Being the only demonstrator, the car was soon back in the South. Ian Duncan then hit ‘manna from heaven' when he met Kay Petre in the Steering Wheel Club in London and was able to explain his plans to her. Kay was a racing driver with a string of successes to her name, not only in Austin Sevens, but also in much larger mounts such as the 10.5 litre Delage, in which she lapped Brooklands at 134 mph in 1963. Donning her hat as the motoring correspondent of the Graphic, Kay duly obliged with a splendidly ‘tongue in cheek' piece on how Alvis, Daimler and Healey, were combining forces to adopt a joint body style.
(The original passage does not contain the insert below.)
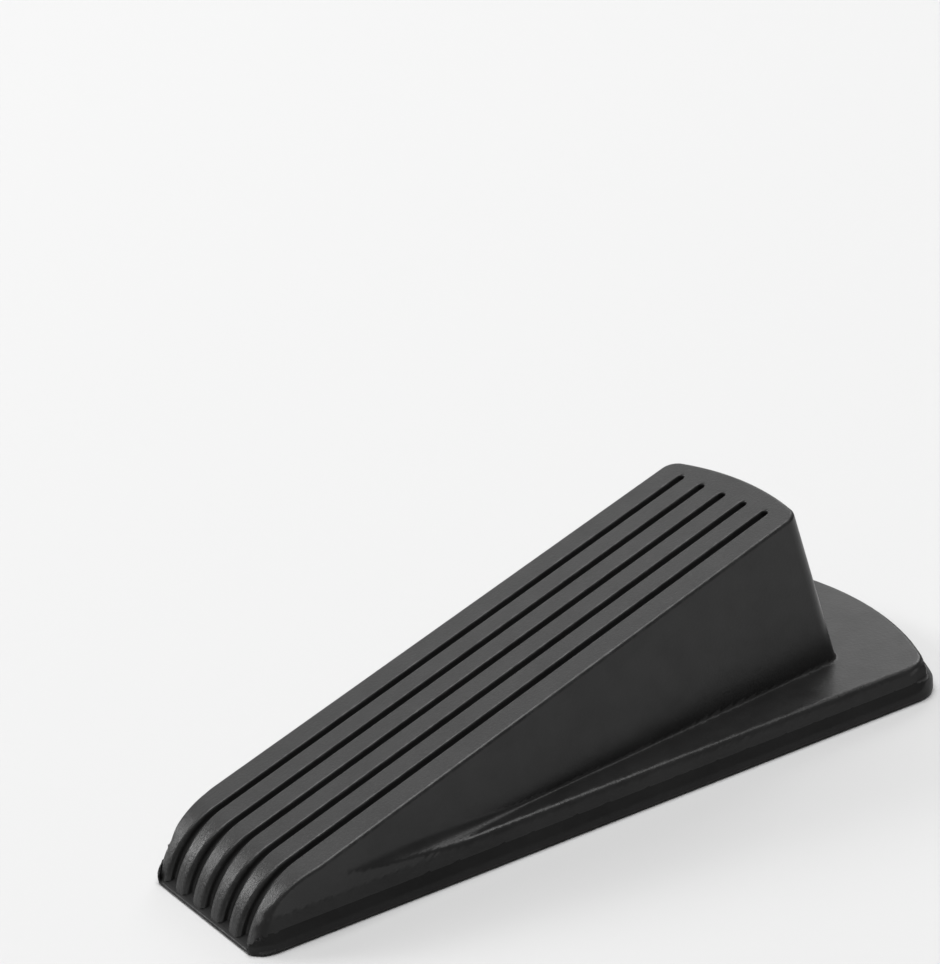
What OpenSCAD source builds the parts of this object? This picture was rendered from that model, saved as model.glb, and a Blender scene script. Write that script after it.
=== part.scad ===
// Rubber door wedge: a ribbed, cored moulding on a bonded anti-slip sole.
// +X runs from the toe to the heel, +Z is up, and the origin is on the floor,
// under the middle of the wedge. Everything is symmetric about Y = 0.

/* [Overall size] */
// Length along the floor, from the toe to the tip of the heel
wedge_l = 121; // [114:1:128]
// Width of the toe at the floor
toe_w = 29; // [28:0.5:31]
// Width that the straight flanks would reach at the tip of the heel
heel_w = 60; // [56:0.5:64]
// Height of the ramp at its back edge
ramp_h = 31.2; // [29:0.2:33]

/* [Ramp] */
// Slope of the ramp in degrees
ramp_a = 13.3; // [12.5:0.1:14]
// Width of the ramp
ramp_w = 29.4; // [29:0.1:30.4]
// Radius along the ramp's long edges
ramp_edge_r = 0.6; // [0.4:0.1:1.2]
// Distance from the tip of the heel forward to the ramp's back edge
ramp_back = 19.4; // [18:0.2:21]
// Radius of the back edge, seen from above
back_r = 50; // [45:1:60]
// Slope of the back wall, away from vertical
back_a = 10.8; // [8:0.2:12]
// Draft of the side walls
wall_a = 5.3; // [4.5:0.1:6]
// Radius of the nose, seen from the side
nose_r = 13.2; // [12.8:0.1:13.6]
// Distance from the toe back to where the nose starts to round over
nose_l = 10; // [9.6:0.1:10.4]

/* [Grooves] */
// Number of grooves along the ramp
groove_n = 5; // [3:2:5]
// Distance from one groove to the next
groove_pitch = 4.85; // [4.6:0.05:5]
// Width of a groove
groove_w = 1.3; // [1:0.1:1.8]
// Depth of a groove
groove_d = 1.3; // [0.8:0.1:1.6]
// Plain strip between a groove's end and the back edge
groove_back = 4.5; // [3.5:0.1:5.5]

/* [Foot] */
// Height of the foot slab's top
foot_h = 5.45; // [5:0.05:6]
// How far the sole's bead stands out past the foot slab
bead = 1.25; // [0.8:0.05:1.6]
// Radius of the heel, seen from above
heel_r = 53.2; // [48:0.2:60]
// Radius of the two heel corners
heel_corner_r = 5; // [4:0.5:7]
// Radius of the two toe corners
toe_corner_r = 5; // [4:0.5:6]
// Angle at which the toe's straight edge breaks into its corners
toe_break_a = 28; // [20:1:35]

/* [Sole] */
// Thickness of the sole
sole_t = 3.2; // [2.8:0.1:3.6]
// Thickness of the sole at the toe, under the nose
sole_toe_t = 1; // [0.8:0.1:1.4]
// Height of the bead's two ends, at the toe
bead_end_h = 1.8; // [1.4:0.1:2.4]
// Slant of the bead's two ends, away from vertical
bead_end_a = 35; // [20:1:45]
// Length over which the sole thins towards the toe
sole_thin_l = 10; // [8:0.5:12]
// Width of a tread groove
tread_w = 1.2; // [0.8:0.1:1.6]
// Depth of a tread groove
tread_d = 0.9; // [0.5:0.1:1.2]
// Distance from one tread groove to the next
tread_pitch = 5.5; // [5:0.5:8]
// Plain border round the tread
tread_rim = 4; // [3:0.5:6]

/* [Cores] */
// Number of cores in each of the two rows
core_n = 6; // [4:1:6]
// Length of a core along the wedge
core_l = 10.5; // [9:0.5:11]
// Width of a core across the wedge
core_w = 10; // [8:0.5:10.5]
// Rubber between two cores
core_rib = 2.5; // [2:0.25:3]
// Rubber between a core and the ramp
core_roof = 4; // [3.5:0.25:5]
// Height of the sole's locating keys
key_h = 2.4; // [1.5:0.1:2.8]
// Clearance round a locating key
key_gap = 0.2; // [0.1:0.05:0.4]

/* [Hidden] */

toe_x = -wedge_l / 2;
heel_x = wedge_l / 2;
flank_slope = (heel_w - toe_w) / 2 / wedge_l;
flank_a = atan(flank_slope);
back_x = heel_x - ramp_back;
nose_x = toe_x + nose_l;
nose_end_a = 78;
arc_steps = 8;
core_top_r = 1.5;
over = 1;
reach = wedge_l * 2;

// Height of the ramp's plane above the floor at x
function ramp_z(x) = ramp_h + (x - back_x) * tan(ramp_a);
// Unit vector square to the ramp, in X and Z
ramp_up = [-sin(ramp_a), cos(ramp_a)];
// Centre of the nose's arc, in X and Z
nose_c = [nose_x, ramp_z(nose_x)] - nose_r * ramp_up;

// Points of an arc about c, from angle a to angle b, without the first skip points
function arc(c, r, a, b, n = arc_steps, skip = 0) =
    [for (i = [skip:n]) let (t = a + (b - a) * i / n) c + r * [cos(t), sin(t)]];

// The same points mirrored in X's axis, in reverse order
function mirrored(p) = [for (i = [len(p) - 1:-1:0]) [p[i].x, -p[i].y]];

// Half-width between the flanks at x, drawn in by an inset
function half_w(x, inset = 0) = toe_w / 2 + (x - toe_x) * flank_slope - inset / cos(flank_a);

// Distance along X at which a line that follows the flank meets a circle about [cx, 0]
function flank_meets(cx, r, inset) =
    let (
        y0 = half_w(cx, inset),
        a = 1 + flank_slope * flank_slope,
        b = y0 * flank_slope,
        c = y0 * y0 - r * r
    ) cx + (-b + sqrt(b * b - a * c)) / a;

// Upper half of the footprint, from the toe to the tip of the heel, drawn in by an inset,
// and by another one at the toe's straight edge
function half_outline(inset, toe_inset) =
    let (
        rt = toe_corner_r - inset / 2,
        rh = heel_corner_r - inset / 2,
        cx = heel_x - heel_r,
        toe_cx = toe_x + toe_inset + rt * cos(toe_break_a),
        heel_cx = flank_meets(cx, heel_r - inset - rh, inset + rh),
        heel_cy = half_w(heel_cx, inset + rh),
        tip_a = atan2(heel_cy, heel_cx - cx)
    ) concat(
        arc([toe_cx, half_w(toe_cx, inset + rt)], rt, 180 - toe_break_a, 90 + flank_a),
        arc([heel_cx, heel_cy], rh, 90 + flank_a, tip_a),
        arc([cx, 0], heel_r - inset, tip_a, 0, 2 * arc_steps, skip = 1)
    );

// Whole footprint, drawn in by an inset round its sides, and by another one at the toe
module footprint(inset = 0, toe_inset = 0) {
    upper = half_outline(inset, toe_inset);
    lower = [for (p = mirrored(upper)) if (p.y < 0) p];
    polygon(concat(upper, lower));
}

// The path over the nose and up the ramp to x, raised by an amount
function top_path(raise, x) = concat(
    [for (i = [0:arc_steps])
        let (t = nose_end_a + (ramp_a - nose_end_a) * i / arc_steps)
        nose_c + (nose_r + raise) * [-sin(t), cos(t)]],
    [[x, ramp_z(x)] + raise * ramp_up]
);

// A shape drawn in X and Z, extruded across the wedge
module across(width) {
    rotate([90, 0, 0]) linear_extrude(width, center = true) children();
}

// Everything under the nose and the ramp, raised by an amount
module under_ramp(raise = 0) {
    path = top_path(raise, heel_x);
    across(heel_w) polygon(concat(path, [[heel_x, -over], [path[0].x, -over]]));
}

// Ramp and side walls as a bar that follows the ramp's slope
module ramp_bar() {
    flat = ramp_w / 2 - ramp_edge_r;
    drop = 2 * ramp_h;
    half = concat(
        arc([flat, -ramp_edge_r], ramp_edge_r, 90, wall_a, 5),
        [[ramp_w / 2 + drop * tan(wall_a), -drop]]
    );
    section = concat(half, [for (i = [len(half) - 1:-1:0]) [-half[i].x, half[i].y]]);
    translate([back_x, 0, ramp_h])
        rotate([0, -ramp_a, 0])
            translate([-wedge_l, 0, 0])
                rotate([90, 0, 90]) linear_extrude(reach) polygon(section);
}

// Everything in front of the curved, sloping back wall
module before_back_wall() {
    low_r = back_r + ramp_h * tan(back_a);
    high_r = back_r - over * tan(back_a);
    translate([back_x - back_r, 0, 0]) cylinder(r1 = low_r, r2 = high_r, h = ramp_h + over, $fn = 180);
    translate([toe_x - over, -heel_w / 2, -over])
        cube([back_x - back_r / 2 - toe_x, heel_w, ramp_h + 2 * over]);
}

// The block that carries the ramp
module block() {
    intersection() {
        ramp_bar();
        under_ramp();
        before_back_wall();
        linear_extrude(reach) footprint(bead);
    }
}

// The thin slab that spreads out round the block
module foot_slab() {
    intersection() {
        linear_extrude(foot_h) footprint(bead);
        under_ramp();
    }
}

// Grooves that run from the toe up the ramp, with round ends
module grooves() {
    end_x = back_x - groove_back;
    floor_path = top_path(-groove_d, end_x);
    open_path = top_path(over, end_x);
    closed = [for (i = [len(open_path) - 1:-1:0]) open_path[i]];
    for (i = [0:groove_n - 1]) translate([0, (i - (groove_n - 1) / 2) * groove_pitch, 0]) {
        across(groove_w) polygon(concat(floor_path, closed));
        translate([end_x, 0, ramp_z(end_x)])
            rotate([0, -ramp_a, 0])
                translate([0, 0, -groove_d]) cylinder(d = groove_w, h = groove_d + over, $fn = 24);
    }
}

// Rectangle with round corners, centred
module round_rect(l, w, r) {
    polygon(concat(
        arc([l / 2 - r, w / 2 - r], r, 0, 90, 4),
        arc([r - l / 2, w / 2 - r], r, 90, 180, 4),
        arc([r - l / 2, r - w / 2], r, 180, 270, 4),
        arc([l / 2 - r, r - w / 2], r, 270, 360, 4)
    ));
}

core_pitch = core_l + core_rib;
core_last_x = back_x - core_roof - core_l / 2;
// Centre of core i along the wedge, counted from the back
function core_x(i) = core_last_x - i * core_pitch;

// Puts a shape at core i on both sides of the middle rib
module at_core(i) {
    for (side = [-1, 1]) translate([core_x(i), side * (core_w + core_rib) / 2, 0]) children();
}

// Cores, closed by the ramp above and by the sole below
module cores() {
    intersection() {
        for (i = [0:core_n - 1]) at_core(i)
            linear_extrude(ramp_h) round_rect(core_l, core_w, core_top_r);
        under_ramp(-core_roof);
    }
}

// Bead round the flanks and the heel, with ends that slant back from the toe
module bead_rim() {
    intersection() {
        linear_extrude(sole_t) difference() {
            footprint();
            footprint(bead);
        }
        across(heel_w + over) polygon([
            [toe_x, 0],
            [heel_x + over, 0],
            [heel_x + over, sole_t],
            [toe_x + (sole_t - bead_end_h) * tan(bead_end_a), sole_t],
            [toe_x, bead_end_h]
        ]);
    }
}

// Plate inside the bead, with a top that slopes down to the toe
module sole_plate() {
    bead_rim();
    intersection() {
        linear_extrude(sole_t) footprint();
        across(heel_w + over) polygon([
            [toe_x - over, 0],
            [heel_x + over, 0],
            [heel_x + over, sole_t],
            [toe_x + sole_thin_l, sole_t],
            [toe_x, sole_toe_t],
            [toe_x - over, sole_toe_t]
        ]);
    }
}

// Keys that stand up into the first and the last cores
module locating_keys() {
    for (i = [0, core_n - 1]) at_core(i) translate([0, 0, sole_t - over])
        linear_extrude(key_h + over)
            round_rect(core_l - 2 * key_gap, core_w - 2 * key_gap, core_top_r - key_gap);
}

// Outline of one tread groove, which curves as the heel does
module tread_arc() {
    low_r = heel_r - tread_w / 2;
    high_r = heel_r + tread_w / 2;
    sweep = asin(heel_w / 2 / low_r);
    polygon(concat(
        arc([-heel_r, 0], high_r, -sweep, sweep, 2 * arc_steps),
        arc([-heel_r, 0], low_r, sweep, -sweep, 2 * arc_steps)
    ));
}

// Curved tread grooves across the sole, inside a plain border
module tread() {
    count = ceil(wedge_l / 2 / tread_pitch);
    intersection() {
        for (i = [-count:count]) translate([(i + 0.5) * tread_pitch, 0, -over])
            linear_extrude(tread_d + over) tread_arc();
        translate([0, 0, -over]) linear_extrude(sole_t) footprint(tread_rim, tread_rim);
    }
}

// Moulding with the ramp, the nose, the walls and the foot slab
module wedge_body() {
    color("#2b2b2b") difference() {
        union() {
            block();
            foot_slab();
        }
        grooves();
        cores();
        sole_plate();
    }
}

// Anti-slip sole, bonded under the body
module sole() {
    color("#202020") difference() {
        union() {
            sole_plate();
            locating_keys();
        }
        tread();
    }
}

wedge_body();
sole();
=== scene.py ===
"""Looks of a rubber door wedge: a ribbed, cored moulding on a bonded anti-slip sole.

Both pieces are meshed from distance fields, in millimetres, in the frame's own axes: +X from the
toe to the heel, +Z up, and the origin on the floor under the middle of the wedge.
"""
import math

import bpy
import numpy as np
from mathutils import Matrix, Vector


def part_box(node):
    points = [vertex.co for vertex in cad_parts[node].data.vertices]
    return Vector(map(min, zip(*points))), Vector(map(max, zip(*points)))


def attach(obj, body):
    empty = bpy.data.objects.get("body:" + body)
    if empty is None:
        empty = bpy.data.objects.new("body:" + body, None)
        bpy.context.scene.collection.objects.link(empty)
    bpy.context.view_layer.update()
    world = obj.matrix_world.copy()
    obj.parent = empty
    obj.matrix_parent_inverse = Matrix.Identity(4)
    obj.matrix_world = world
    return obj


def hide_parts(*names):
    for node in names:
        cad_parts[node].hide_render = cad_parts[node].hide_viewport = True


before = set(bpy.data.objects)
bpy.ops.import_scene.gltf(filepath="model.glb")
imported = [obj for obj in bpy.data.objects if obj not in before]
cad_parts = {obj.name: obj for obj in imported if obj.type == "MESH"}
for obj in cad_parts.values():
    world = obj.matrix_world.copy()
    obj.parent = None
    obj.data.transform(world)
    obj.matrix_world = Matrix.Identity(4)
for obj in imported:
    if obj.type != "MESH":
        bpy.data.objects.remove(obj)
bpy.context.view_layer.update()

MM = 0.001

# ---- Sizes, in millimetres ----
sole_lo, sole_hi = [np.array(c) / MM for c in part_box("sole")]
body_lo, body_hi = [np.array(c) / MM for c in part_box("wedge_body")]

TOE_X, HEEL_X = sole_lo[0], sole_hi[0]
RAMP_H = body_hi[2]                  # height of the ramp's back edge
BEAD = HEEL_X - body_hi[0]           # how far the sole stands out past the foot slab
FOOT_H = 5.45                        # height of the foot slab's top
TOE_W, HEEL_W = 29.0, 60.0           # width between the flanks at the toe, and in line with the heel's tip
HEEL_R, HEEL_CORNER_R, TOE_CORNER_R = 53.2, 5.35, 5.0
TOE_BREAK_A = math.radians(28)       # angle at which the toe's straight edge breaks into its corners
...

As David Rodgerson recalled, "the phone never stopped ringing". A week or so later, on 6th September 1947, Kay Petre was photographed emerging from CVG 119, having entered the car in the Coucours d'Eleance at the RAC's Jubilee Rally in Regent's Park.
The Scottish sales tour obviously worked in that the first recorded owner is Robert P Laing of 11 Bedford Place, Alloa, Scotland, who acquired the car on 7th April 1948. It then passed through the hands of a series of owners in the Newcastle upon Tyne area, being acquired be Les Siddle on 31st August 1994. Les was lucky enough to be the owner of two Duncan's, the other being FWS 962. He was largely responsible for ensuring the preservation of the first ever Alvis Duncan, which was acquired by the most recent owner on 20th January 2014. It then underwent a further restoration by Mick Fletcher of Blackburn during 2014 / 2015 with invoices totalling over £17,000. Major work included an engine rebuild to include carrying out a re-bore and sleeve back to standard, new pistons, replacement crankshaft pulley, flywheel, new clutch and new gearbox, engine and radiator mounts. The body was totally stripped down, the interior removed, glass removed, various timber replaced and the car treated to a full re-paint and various re-chromed brightwork. Since restoration the Alvis has been in regular use, attending many shows and events across the region and has driven over to us faultlessly from Harrogate.